[AVAILABLE DATA]

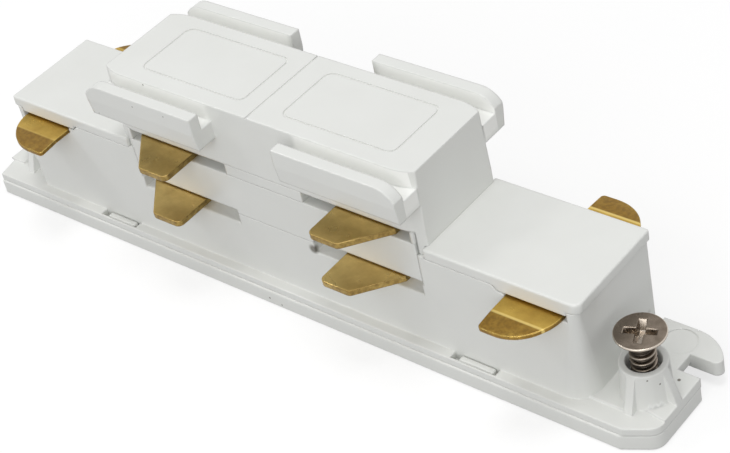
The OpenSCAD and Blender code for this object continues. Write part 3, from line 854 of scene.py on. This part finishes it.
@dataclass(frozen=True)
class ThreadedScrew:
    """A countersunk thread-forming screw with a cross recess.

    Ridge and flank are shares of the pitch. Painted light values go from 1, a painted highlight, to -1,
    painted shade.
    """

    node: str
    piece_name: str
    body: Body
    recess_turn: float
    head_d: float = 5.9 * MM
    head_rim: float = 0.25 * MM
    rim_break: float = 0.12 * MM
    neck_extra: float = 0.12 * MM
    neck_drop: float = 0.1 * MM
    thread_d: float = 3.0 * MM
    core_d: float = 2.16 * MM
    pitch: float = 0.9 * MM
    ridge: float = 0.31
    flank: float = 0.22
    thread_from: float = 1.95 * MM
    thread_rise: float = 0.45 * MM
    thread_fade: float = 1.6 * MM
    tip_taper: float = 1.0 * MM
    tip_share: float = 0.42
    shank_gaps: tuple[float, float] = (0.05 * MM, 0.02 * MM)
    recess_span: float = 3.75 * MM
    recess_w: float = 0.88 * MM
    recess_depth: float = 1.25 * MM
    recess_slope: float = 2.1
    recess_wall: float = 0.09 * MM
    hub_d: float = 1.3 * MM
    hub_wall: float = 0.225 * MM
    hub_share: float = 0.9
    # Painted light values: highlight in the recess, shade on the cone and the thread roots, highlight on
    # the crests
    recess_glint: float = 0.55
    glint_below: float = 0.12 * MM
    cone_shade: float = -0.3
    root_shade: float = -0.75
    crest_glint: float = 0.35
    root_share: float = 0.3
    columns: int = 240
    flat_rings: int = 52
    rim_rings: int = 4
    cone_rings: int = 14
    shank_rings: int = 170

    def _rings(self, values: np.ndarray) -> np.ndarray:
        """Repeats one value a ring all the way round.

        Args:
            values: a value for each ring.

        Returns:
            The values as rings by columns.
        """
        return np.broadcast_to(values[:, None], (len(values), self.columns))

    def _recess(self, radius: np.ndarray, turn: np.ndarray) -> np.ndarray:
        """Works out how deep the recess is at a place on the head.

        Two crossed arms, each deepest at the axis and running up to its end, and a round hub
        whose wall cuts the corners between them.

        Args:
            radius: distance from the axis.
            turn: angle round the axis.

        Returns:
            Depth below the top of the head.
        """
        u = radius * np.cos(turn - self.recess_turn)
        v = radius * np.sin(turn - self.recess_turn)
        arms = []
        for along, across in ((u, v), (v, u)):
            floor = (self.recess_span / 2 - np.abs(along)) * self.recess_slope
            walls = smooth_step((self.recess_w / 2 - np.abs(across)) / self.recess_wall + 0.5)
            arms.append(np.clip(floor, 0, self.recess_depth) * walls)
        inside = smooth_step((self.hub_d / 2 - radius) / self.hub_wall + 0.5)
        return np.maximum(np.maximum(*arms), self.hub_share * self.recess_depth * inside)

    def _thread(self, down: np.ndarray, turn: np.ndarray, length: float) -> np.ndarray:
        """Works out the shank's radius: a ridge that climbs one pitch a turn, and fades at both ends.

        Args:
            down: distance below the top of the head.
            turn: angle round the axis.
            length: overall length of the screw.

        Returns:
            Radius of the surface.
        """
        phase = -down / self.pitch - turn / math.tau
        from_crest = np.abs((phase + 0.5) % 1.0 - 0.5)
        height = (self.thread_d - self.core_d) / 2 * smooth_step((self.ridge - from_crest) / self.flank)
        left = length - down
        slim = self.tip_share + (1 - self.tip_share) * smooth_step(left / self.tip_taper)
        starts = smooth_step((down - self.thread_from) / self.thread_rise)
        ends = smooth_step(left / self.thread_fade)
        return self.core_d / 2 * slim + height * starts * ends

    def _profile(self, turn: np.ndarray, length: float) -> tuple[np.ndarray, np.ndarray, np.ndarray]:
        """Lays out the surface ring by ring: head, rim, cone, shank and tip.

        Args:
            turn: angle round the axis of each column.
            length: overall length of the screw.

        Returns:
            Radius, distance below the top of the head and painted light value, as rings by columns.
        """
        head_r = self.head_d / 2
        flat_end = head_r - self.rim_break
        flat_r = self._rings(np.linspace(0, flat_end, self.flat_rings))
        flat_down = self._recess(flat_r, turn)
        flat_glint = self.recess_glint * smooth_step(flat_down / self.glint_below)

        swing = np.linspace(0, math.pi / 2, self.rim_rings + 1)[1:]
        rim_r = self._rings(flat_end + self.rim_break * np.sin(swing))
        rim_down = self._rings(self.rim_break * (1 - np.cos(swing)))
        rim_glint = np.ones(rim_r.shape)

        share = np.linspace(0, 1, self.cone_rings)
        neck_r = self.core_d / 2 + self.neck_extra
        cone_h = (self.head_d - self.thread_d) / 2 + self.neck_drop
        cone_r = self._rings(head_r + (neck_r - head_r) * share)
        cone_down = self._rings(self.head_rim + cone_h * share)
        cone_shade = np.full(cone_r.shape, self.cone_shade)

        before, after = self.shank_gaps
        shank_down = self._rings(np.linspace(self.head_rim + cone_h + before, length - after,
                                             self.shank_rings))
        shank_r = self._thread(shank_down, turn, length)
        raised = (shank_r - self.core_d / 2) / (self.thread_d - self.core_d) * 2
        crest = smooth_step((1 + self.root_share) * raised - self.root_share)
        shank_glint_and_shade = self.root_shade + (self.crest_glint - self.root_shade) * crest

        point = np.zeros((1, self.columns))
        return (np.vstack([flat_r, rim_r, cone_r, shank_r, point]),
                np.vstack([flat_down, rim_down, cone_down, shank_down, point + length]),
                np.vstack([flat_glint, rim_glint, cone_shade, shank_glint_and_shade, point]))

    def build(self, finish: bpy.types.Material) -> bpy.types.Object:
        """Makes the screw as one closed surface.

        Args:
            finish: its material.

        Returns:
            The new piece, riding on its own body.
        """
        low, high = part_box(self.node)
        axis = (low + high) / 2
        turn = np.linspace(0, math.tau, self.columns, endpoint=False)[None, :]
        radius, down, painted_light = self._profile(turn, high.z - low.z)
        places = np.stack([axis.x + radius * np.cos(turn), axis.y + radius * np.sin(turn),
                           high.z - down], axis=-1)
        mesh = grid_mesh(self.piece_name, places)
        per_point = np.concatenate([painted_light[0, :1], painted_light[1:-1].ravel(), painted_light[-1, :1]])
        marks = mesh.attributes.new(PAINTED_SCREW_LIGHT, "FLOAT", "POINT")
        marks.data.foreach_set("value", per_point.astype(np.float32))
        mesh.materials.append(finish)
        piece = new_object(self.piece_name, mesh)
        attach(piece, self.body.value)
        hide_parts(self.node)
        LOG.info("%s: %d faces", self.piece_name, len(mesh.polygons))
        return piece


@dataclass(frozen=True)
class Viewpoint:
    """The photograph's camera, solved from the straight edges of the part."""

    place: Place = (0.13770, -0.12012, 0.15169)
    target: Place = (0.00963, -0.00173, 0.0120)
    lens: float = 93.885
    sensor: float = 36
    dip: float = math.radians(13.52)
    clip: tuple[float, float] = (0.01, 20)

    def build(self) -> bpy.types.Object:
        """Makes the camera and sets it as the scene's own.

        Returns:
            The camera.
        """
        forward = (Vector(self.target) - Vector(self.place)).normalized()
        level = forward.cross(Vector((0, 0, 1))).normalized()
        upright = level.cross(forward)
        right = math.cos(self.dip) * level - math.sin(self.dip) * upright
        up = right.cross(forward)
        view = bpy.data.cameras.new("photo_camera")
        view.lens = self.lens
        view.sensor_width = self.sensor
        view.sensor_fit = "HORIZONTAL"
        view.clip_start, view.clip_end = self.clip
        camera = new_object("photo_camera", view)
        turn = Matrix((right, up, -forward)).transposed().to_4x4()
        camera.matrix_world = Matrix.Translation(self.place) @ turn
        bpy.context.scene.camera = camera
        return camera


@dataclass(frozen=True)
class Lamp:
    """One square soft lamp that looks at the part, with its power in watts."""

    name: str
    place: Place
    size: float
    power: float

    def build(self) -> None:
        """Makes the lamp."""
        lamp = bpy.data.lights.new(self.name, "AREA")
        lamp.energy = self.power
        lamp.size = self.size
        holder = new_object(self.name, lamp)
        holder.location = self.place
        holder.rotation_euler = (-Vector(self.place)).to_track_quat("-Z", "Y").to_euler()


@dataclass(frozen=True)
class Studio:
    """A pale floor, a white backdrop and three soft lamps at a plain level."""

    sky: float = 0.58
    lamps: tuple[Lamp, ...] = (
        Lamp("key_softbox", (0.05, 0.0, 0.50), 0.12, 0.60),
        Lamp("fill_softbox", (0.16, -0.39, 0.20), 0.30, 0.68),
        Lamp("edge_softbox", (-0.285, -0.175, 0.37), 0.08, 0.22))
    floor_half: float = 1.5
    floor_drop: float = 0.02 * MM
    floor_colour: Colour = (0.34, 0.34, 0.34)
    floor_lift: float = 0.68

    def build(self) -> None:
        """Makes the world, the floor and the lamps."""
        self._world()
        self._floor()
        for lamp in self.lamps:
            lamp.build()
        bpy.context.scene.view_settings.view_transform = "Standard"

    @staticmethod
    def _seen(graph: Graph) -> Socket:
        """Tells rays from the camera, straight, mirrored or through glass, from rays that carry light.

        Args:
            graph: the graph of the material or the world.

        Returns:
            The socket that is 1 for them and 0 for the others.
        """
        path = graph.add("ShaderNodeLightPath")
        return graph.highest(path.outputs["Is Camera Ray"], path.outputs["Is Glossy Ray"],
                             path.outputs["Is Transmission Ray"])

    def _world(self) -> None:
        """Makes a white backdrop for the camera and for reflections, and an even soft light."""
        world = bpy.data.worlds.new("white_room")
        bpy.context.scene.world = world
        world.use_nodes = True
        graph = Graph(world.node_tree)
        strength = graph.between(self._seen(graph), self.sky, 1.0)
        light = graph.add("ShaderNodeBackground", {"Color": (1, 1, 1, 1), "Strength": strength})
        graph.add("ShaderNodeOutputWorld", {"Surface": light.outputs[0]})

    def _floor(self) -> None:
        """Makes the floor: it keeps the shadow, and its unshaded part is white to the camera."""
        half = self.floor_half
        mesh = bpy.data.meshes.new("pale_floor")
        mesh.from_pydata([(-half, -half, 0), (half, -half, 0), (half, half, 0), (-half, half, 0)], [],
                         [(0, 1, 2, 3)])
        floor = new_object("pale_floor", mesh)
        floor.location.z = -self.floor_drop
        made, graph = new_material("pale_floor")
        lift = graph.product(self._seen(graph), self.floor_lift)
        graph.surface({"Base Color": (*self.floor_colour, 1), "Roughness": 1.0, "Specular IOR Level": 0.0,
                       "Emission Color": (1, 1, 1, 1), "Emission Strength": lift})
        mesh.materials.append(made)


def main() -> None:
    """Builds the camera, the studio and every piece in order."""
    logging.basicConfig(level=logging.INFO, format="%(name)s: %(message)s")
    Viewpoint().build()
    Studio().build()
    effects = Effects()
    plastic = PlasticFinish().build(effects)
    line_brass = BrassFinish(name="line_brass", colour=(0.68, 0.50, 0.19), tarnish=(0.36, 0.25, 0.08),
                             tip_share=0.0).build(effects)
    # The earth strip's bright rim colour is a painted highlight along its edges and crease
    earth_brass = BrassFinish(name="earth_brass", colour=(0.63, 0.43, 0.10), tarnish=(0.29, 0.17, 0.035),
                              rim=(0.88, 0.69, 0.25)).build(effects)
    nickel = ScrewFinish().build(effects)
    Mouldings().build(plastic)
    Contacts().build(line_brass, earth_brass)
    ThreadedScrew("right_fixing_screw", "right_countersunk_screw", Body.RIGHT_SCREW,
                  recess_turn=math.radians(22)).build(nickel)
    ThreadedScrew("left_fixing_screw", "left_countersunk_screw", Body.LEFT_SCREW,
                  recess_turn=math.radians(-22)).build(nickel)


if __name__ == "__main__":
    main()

[EXERCISE AIM] Using the data above, reproduce exactly the lines from the line that contains "hide_parts(self.node)" through the line that contains "photograph's camera, solved", including both.

[RESPONSE]
        hide_parts(self.node)
        LOG.info("%s: %d faces", self.piece_name, len(mesh.polygons))
        return piece


@dataclass(frozen=True)
class Viewpoint:
    """The photograph's camera, solved from the straight edges of the part."""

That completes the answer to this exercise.